Smartpak has a section of their catalogs to plus sizes, have them email you one. I know a lot of people like their selection.

Plus-Size Riding Gear - Rider Apparel & Gear from SmartPak Equine


----------



## callidorre (Dec 7, 2011)

Irideons, Boinks, Tuffriders, Devon-Aire (pretty sure I have a pair of Devon Aires in like a 42 that I picked up on consignment for like $10- I've just never really worn them) -Smartpak doesn't carry all of these. Smartpak has created their own plus sized breeches (Bradley breeches) too and started selling them this year.

If you're looking for thinner fabric, I've got Irideon tights and knee patch Boinks that are both light weight.
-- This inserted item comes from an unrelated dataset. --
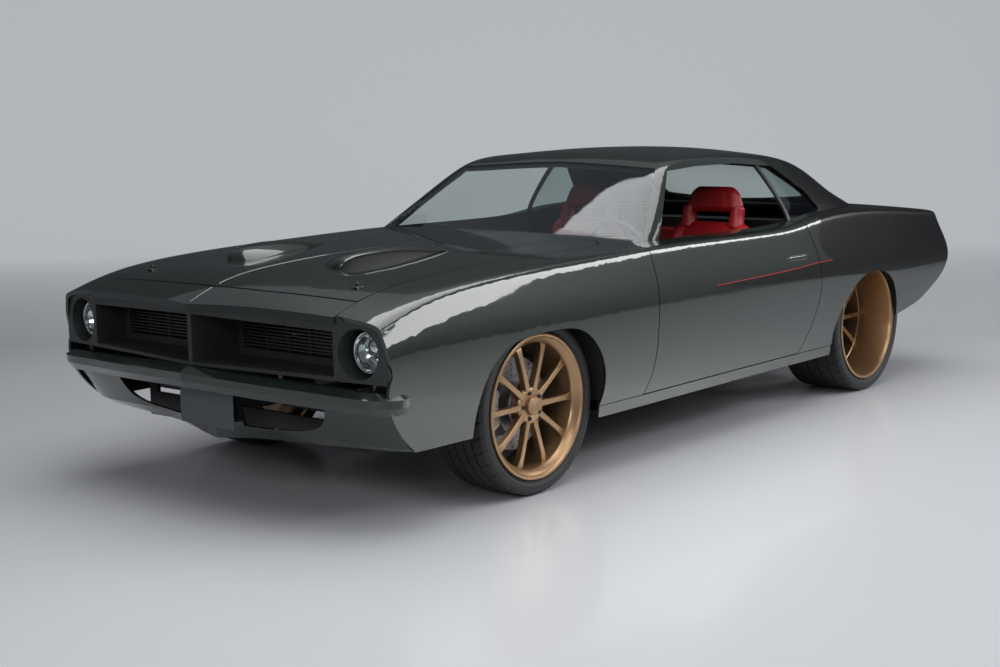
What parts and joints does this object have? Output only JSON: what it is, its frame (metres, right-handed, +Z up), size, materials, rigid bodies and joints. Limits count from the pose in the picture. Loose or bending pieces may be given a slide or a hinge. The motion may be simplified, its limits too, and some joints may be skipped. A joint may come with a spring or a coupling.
{
  "type": "two-door muscle car",
  "caption": "Low two-door hardtop car with a long hood, opening doors, hood and deck lid, a hollow cabin with seats, and steered, turning wheels.",
  "frame": {"origin": "on the ground below the middle of the bounding box", "axes": "+X to the car's left side, +Y to its rear, +Z up"},
  "size_m": [1.8984, 4.742, 1.2863],
  "materials": {
    "body_paint": "gloss",
    "satin_dark": "satin",
    "lamp_glass": "clear",
    "plate_grey": "satin",
    "tail_lens": "gloss",
    "window_glass": "clear",
    "black_trim": "gloss",
    "underbody": "satin",
    "cabin_black": "matt",
    "red_leather": "satin",
    "engine_iron": "cast",
    "driveline_steel": "satin",
    "exhaust_steel": "satin",
    "chassis_black": "cast",
    "steering_black": "satin",
    "tyre_rubber": "matt",
    "bronze_wheel": "satin",
    "disc_iron": "machined"
  },
  "bodies": {
    "body": {"front_fenders": "body_paint", "quarter_panels": "body_paint", "rocker_panels": "body_paint", "roof_panel": "body_paint", "cowl_panel": "body_paint", "rear_deck_panel": "body_paint", "nose_panel": "body_paint", "grille_surround": "satin_dark", "grille_bars": "satin_dark", "headlamps": "lamp_glass", "front_bumper": "body_paint", "front_valance": "body_paint", "front_plate": "plate_grey", "tail_panel": "satin_dark", "tail_lamps": "tail_lens", "rear_bumper": "body_paint", "rear_valance": "body_paint", "window_glass": "window_glass", "window_trim": "black_trim", "floor_pan": "underbody", "firewall": "underbody", "wheelhouses": "underbody", "dashboard": "cabin_black", "front_seats": "red_leather", "rear_seat": "red_leather", "engine_block": "engine_iron", "driveline": "driveline_steel", "exhaust": "exhaust_steel", "fuel_tank": "underbody", "front_suspension": "chassis_black", "rear_axle": "chassis_black"},
    "hood": {"hood": "body_paint"},
    "deck_lid": {"deck_lid": "body_paint"},
    "door_left": {"door_left": "body_paint"},
    "door_right": {"door_right": "body_paint"},
    "steering_wheel": {"steering_wheel": "steering_black"},
    "knuckle_left": {"knuckle_left": "chassis_black"},
    "knuckle_right": {"knuckle_right": "chassis_black"},
    "wheel_front_left": {"tyre_front_left": "tyre_rubber", "rim_front_left": "bronze_wheel", "brake_disc_front_left": "disc_iron"},
    "wheel_front_right": {"tyre_front_right": "tyre_rubber", "rim_front_right": "bronze_wheel", "brake_disc_front_right": "disc_iron"},
    "wheel_rear_left": {"tyre_rear_left": "tyre_rubber", "rim_rear_left": "bronze_wheel", "brake_disc_rear_left": "disc_iron"},
    "wheel_rear_right": {"tyre_rear_right": "tyre_rubber", "rim_rear_right": "bronze_wheel", "brake_disc_rear_right": "disc_iron"}
  },
  "joints": [
    {"name": "door_left_hinge", "type": "hinge", "parent": "body", "child": "door_left", "pos_m": [0.95, -0.7, 0.6], "axis": [0, 0, -1], "range_deg": [0, 65]},
    {"name": "door_right_hinge", "type": "hinge", "parent": "body", "child": "door_right", "pos_m": [-0.95, -0.7, 0.6], "axis": [0, 0, 1], "range_deg": [0, 65]},
    {"name": "hood_hinge", "type": "hinge", "parent": "body", "child": "hood", "pos_m": [0, -0.6828, 0.94], "axis": [-1, 0, 0], "range_deg": [0, 50]},
    {"name": "deck_lid_hinge", "type": "hinge", "parent": "body", "child": "deck_lid", "pos_m": [0, 1.7166, 0.962], "axis": [1, 0, 0], "range_deg": [0, 75]},
    {"name": "steer_left", "type": "hinge", "parent": "body", "child": "knuckle_left", "pos_m": [0.665, -1.3585, 0.345], "axis": [0, 0, 1], "range_deg": [-30, 30]},
    {"name": "steer_right", "type": "hinge", "parent": "body", "child": "knuckle_right", "pos_m": [-0.665, -1.3585, 0.345], "axis": [0, 0, 1], "range_deg": [-30, 30]},
    {"name": "steering_wheel_turn", "type": "hinge", "parent": "body", "child": "steering_wheel", "pos_m": [0.37, -0.11, 0.812], "axis": [0, 0.9135, 0.4067], "range_deg": [-450, 450]},
    {"name": "spin_front_left", "type": "hinge", "parent": "knuckle_left", "child": "wheel_front_left", "pos_m": [0.75, -1.3585, 0.345], "axis": [1, 0, 0], "continuous": true},
    {"name": "spin_front_right", "type": "hinge", "parent": "knuckle_right", "child": "wheel_front_right", "pos_m": [-0.75, -1.3585, 0.345], "axis": [1, 0, 0], "continuous": true},
    {"name": "spin_rear_left", "type": "hinge", "parent": "body", "child": "wheel_rear_left", "pos_m": [0.726, 1.3845, 0.36], "axis": [1, 0, 0], "continuous": true},
    {"name": "spin_rear_right", "type": "hinge", "parent": "body", "child": "wheel_rear_right", "pos_m": [-0.726, 1.3845, 0.36], "axis": [1, 0, 0], "continuous": true}
  ],
  "couplings": [
    {"joint": "steer_right", "follows": "steer_left", "ratio": 1},
    {"joint": "steering_wheel_turn", "follows": "steer_left", "ratio": 15}
  ]
}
I wear a 3x in breeches, so all of these breeches carry at least up to 3x.
_Posted via Mobile Device_


----------



## Gibbsgirl (Sep 9, 2012)

This is a great company
1824 for Plus Sizes in Equestrian Clothing on Equestrian Collections | EQUESTRIAN COLLECTIONS.COM


----------



## tinyliny (Oct 31, 2009)

I have 2x Boinks . They are light cotton and very comfortable. Irideons are nice but too hot for summer riding, IMO.

The Boinks full seat Plus size are great. I really am between the 1x and 2x. If you wear a 16 pant, get the 1x. Even an 18 pant you can use the 1x. larger, well go a size up. the 2x are too long for me, but what the heck. I like their looseness.


----------



## silverfae (Dec 29, 2011)

I ride in the Irideon tights, and I love them - they are very light weight and comfy.


----------



## afatgirlafathorse (Feb 21, 2012)

I am a big fan of Tuffriders.


----------



## Golden Horse (Feb 20, 2010)

Good bargain here Tuffrider COTTON Pull On Breeches in Ladies PLUS Sizes | eBay

You may not win fashion prizes but they are warm and thick and don't make you look like a sausage trying to burst out of its skin!


----------